Bank of America said Fortune Brands has "untapped potential to unlock shareholder value."
"In addition, we upgrade FBHS shares from Neutral to Buy and raise our PO from $55 to $64. We believe FBHS's stock is most likely to benefit tangentially from MAS's transformation, given similarities between the businesses. We also upgrade OC shares from Underperform to Neutral and raise our PO from $47 to $58, as our prior valuation multiple did not reflect an improving overall building products operating environment nor the potential for the stock to trade more consistently with a sum of the parts methodology over time."
Rosenblatt said the company may face too many "headwinds" from rising sports costs and declining subscribers.
"We initiate coverage on FOXA with a Sell rating and $33 price target implying -12% downside. Despite strong revenue trends FOXA is not immune from the headwinds facing cable and broadcast network peers including accelerating subscriber declines and rising sports costs. We prefer media companies which we believe can successfully make the transformative transition from the pay-TV bundle to DTC, like Buy rated Disney. After the asset sale to Disney, FOXA is largely devoid of content ownership which we see as necessary to create a compelling DTC product. Our rating contemplates the structural headwinds facing the pay-TV industry which we do not think is reflected in consensus estimates and valuation, our rating is not a call on the May 9th investor day disappointing. Our DCF driven price target implies a 10x CY'20E FCF multiple, a premium to peers which we believe may still be aggressive as the vast majority of the company's value is levered to the shredding bundle."
Credit Suisse said it thinks video subscriber losses for the satellite TV provider will lessen in the second half of the year.
"After several quarters of increasingly challenged pay TV results for DISH, we find that risk / reward and potential catalysts across wireless and Pay TV are now in balance and a Neutral rating is appropriate. In particular, we believe video subscriber losses are at a nadir and likely to improve dramatically in 2H19 as programming dispute impacts expire, while the remaining subscriber base is longer-tenured, more rural, and thus lower churn. While pay TV financial results will likely be pressured all year, this pressure was already evident in 1Q19 results and improving subscriber losses will be considered a leading indicator."
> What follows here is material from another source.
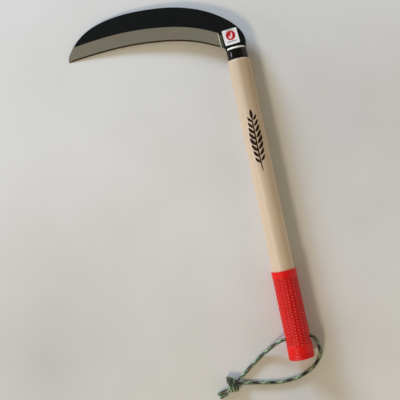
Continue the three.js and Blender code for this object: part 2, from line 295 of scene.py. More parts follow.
class Shader:
    """A node material: a Principled shader, and short calls for the textures that feed it.

    Its coordinates are millimetres: the tool's own frame for its rigid pieces, or else the scene's.
    Inputs given by name, with _ for a space, are uniform values of the Principled shader.
    """

    def __init__(self, name, on_tool=True, **inputs):
        self.material = bpy.data.materials.new(name)
        self.material.use_nodes = True
        self.tree = self.material.node_tree
        self.principled = self.tree.nodes["Principled BSDF"]
        for socket, value in inputs.items():
            self.principled.inputs[socket.replace("_", " ")].default_value = value
        frame_matrix = TOOL.inverted() if on_tool else Matrix.Scale(1 / MM, 4)
        location, rotation, scale = frame_matrix.decompose()
        self.coordinates = self.tree.nodes.new("ShaderNodeTexCoord").outputs["Object"]
        self.coordinates = self.place(scale, rotation.to_euler(), location)

    def set(self, socket, output):
        self.tree.links.new(output, self.principled.inputs[socket])

    def feed(self, socket, value):
        if isinstance(value, bpy.types.NodeSocket):
            self.tree.links.new(value, socket)
        else:
            socket.default_value = value

    def place(self, stretch, turn=(0, 0, 0), shift=(0, 0, 0)):
        """The coordinates multiplied by stretch along each axis, turned and shifted."""
        node = self.tree.nodes.new("ShaderNodeMapping")
        node.inputs["Location"].default_value = shift
        node.inputs["Rotation"].default_value = turn
        node.inputs["Scale"].default_value = stretch
        self.tree.links.new(self.coordinates, node.inputs["Vector"])
        return node.outputs["Vector"]

    def noise(self, size, stretch=(1, 1, 1), detail=3.0, vector=None):
        """Noise with features of about the given size, longer along the axes with a small stretch."""
        node = self.tree.nodes.new("ShaderNodeTexNoise")
        self.tree.links.new(vector or self.place(stretch), node.inputs["Vector"])
        node.inputs["Scale"].default_value = 1 / size
        node.inputs["Detail"].default_value = detail
        node.inputs["Roughness"].default_value = NOISE_ROUGHNESS
        return node.outputs["Fac"]

    def ramp(self, value, *stops):
        """A colour ramp through (position, colour) stops. A plain number is a grey."""
        node = self.tree.nodes.new("ShaderNodeValToRGB")
        elements = node.color_ramp.elements
        while len(elements) < len(stops):
            elements.new(1.0)
        for element, (position, colour) in zip(elements, stops):
            element.position = position
            element.color = colour if isinstance(colour, tuple) else (colour, colour, colour, 1)
        self.tree.links.new(value, node.inputs["Fac"])
        return node.outputs["Color"]

    def mix(self, factor, first, second, blend="MIX"):
        node = self.tree.nodes.new("ShaderNodeMix")
        node.data_type = "RGBA"
        node.blend_type = blend
        self.feed(node.inputs["Factor"], factor)
        self.feed(node.inputs[6], first)
        self.feed(node.inputs[7], second)
        return node.outputs[2]

    def math(self, operation, first, second=0.0):
        node = self.tree.nodes.new("ShaderNodeMath")
        node.operation = operation
        self.feed(node.inputs[0], first)
        self.feed(node.inputs[1], second)
        return node.outputs["Value"]

    def between(self, value, low, high, soft):
        """1 where the value lies between low and high, 0 outside, with soft borders."""
        centre = (low + high) / 2
        away = self.math("ABSOLUTE", self.math("SUBTRACT", value, centre))
        inside = self.math("SUBTRACT", (high - low) / 2 + soft / 2, away)
        node = self.tree.nodes.new("ShaderNodeClamp")
        self.tree.links.new(self.math("DIVIDE", inside, soft), node.inputs["Value"])
        return node.outputs["Result"]

    def patch(self, centre, radius):
        """1 at a place, falling smoothly to 0 at the radius round it."""
        node = self.tree.nodes.new("ShaderNodeTexGradient")
        node.gradient_type = "QUADRATIC_SPHERE"
        vector = self.place([1 / radius] * 3, shift=[-c / radius for c in centre])
        self.tree.links.new(vector, node.inputs["Vector"])
        return node.outputs["Fac"]

    def axis(self, name):
        """One coordinate, in millimetres."""
        node = self.tree.nodes.new("ShaderNodeSeparateXYZ")
        self.tree.links.new(self.coordinates, node.inputs["Vector"])
        return node.outputs[name]

    def combine(self, x, y, z):
        node = self.tree.nodes.new("ShaderNodeCombineXYZ")
        for socket, value in zip(node.inputs, (x, y, z)):
            self.feed(socket, value)
        return node.outputs["Vector"]

    def attribute(self, name, output="Color"):
        node = self.tree.nodes.new("ShaderNodeAttribute")
        node.attribute_name = name
        return node.outputs[output]

    def bump(self, height, depth):
        """Bump from a 0-1 height, with its full depth in millimetres."""
        node = self.tree.nodes.new("ShaderNodeBump")
        node.inputs["Distance"].default_value = depth * MM
        node.inputs["Strength"].default_value = 1
        self.tree.links.new(height, node.inputs["Height"])
        self.tree.links.new(node.outputs["Normal"], self.principled.inputs["Normal"])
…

UBS said it expects a higher number of Disney+ subscribers.
"We now expect FY24 subscribers of 65M for Disney+ (guide 60-90M; prior 50M), 52M for Hulu (guide 40-60M; prior 56M) and 8M for ESPN+ (guide 8-12M; prior 6.7M). This combines for 125M global subscribers in FY24, compared to Netflix current global subscribers of 155M and 300M+ by 2024. Mgmt guidance for DTC suggests larger near term losses than we had anticipated, but with the path to profitability sooner than expected. We now expect the DTCI segment to reach breakeven in FY24 vs prior expectation of a $2B loss in FY24 and breakeven in FY26. The swifter subscriber ramp combined with greater operating leverage than we had previously modeled raises our outer year EBITDA estimates 20-30% (excluding consolidation of Fox) and our DCF based price target ~29% from $128 to $165."
Susquehanna said it thinks Pinterest has "differentiated" itself from its competition.
"Attractive social commerce niche with sizable and growing user base… PINS has created a solid user base of 291m MAUs, with ~30% in the US and ~70% international, by being the place to discover and share ideas about subjects and categories of interest. PINS' user base is skewed toward women and especially mothers, and this should be attractive to advertisers as women tend to control household purchasing. Competition is always a concern but PINS does appear to be differentiated from its social peers and other vertical focused sites."
Susquehanna said they don't think upward estimate revisions are likely anytime soon.
"We're still constructive on the long term online hotels and alternative accommodations penetration story. However, we're moving to the sidelines as we don't see a catalyst to move shares higher and don't believe upward estimate revisions are likely in the near-term. Moreover, EXPE is facing some challenges in one of its key growth drivers—Vrbo (formerly HomeAway), as the brand transition and SEO headwinds appear to be weighing on bookings growth; we believe it could take several quarters to resolve these issues. We agree the valuation appears cheap at ~8x EV/2019 EBITDA, but see shares as remaining range-bound in the near-term."
J.P. Morgan said it sees upside to 2020 earnings estimates for the manufacturer of solar panels.
"We are adding Overweight-rated FSLR to the J.P. Morgan Analyst Focus List (again) as a near-term idea. F1Q19 results substantiated our view that the company is heading toward a strong earnings inflection on the back of the Series 6 ramp that is not fully-priced into the stock, and which could deliver EPS upside in 2020, relative to current expectations. Our 2019 year-end price target goes to $72.00."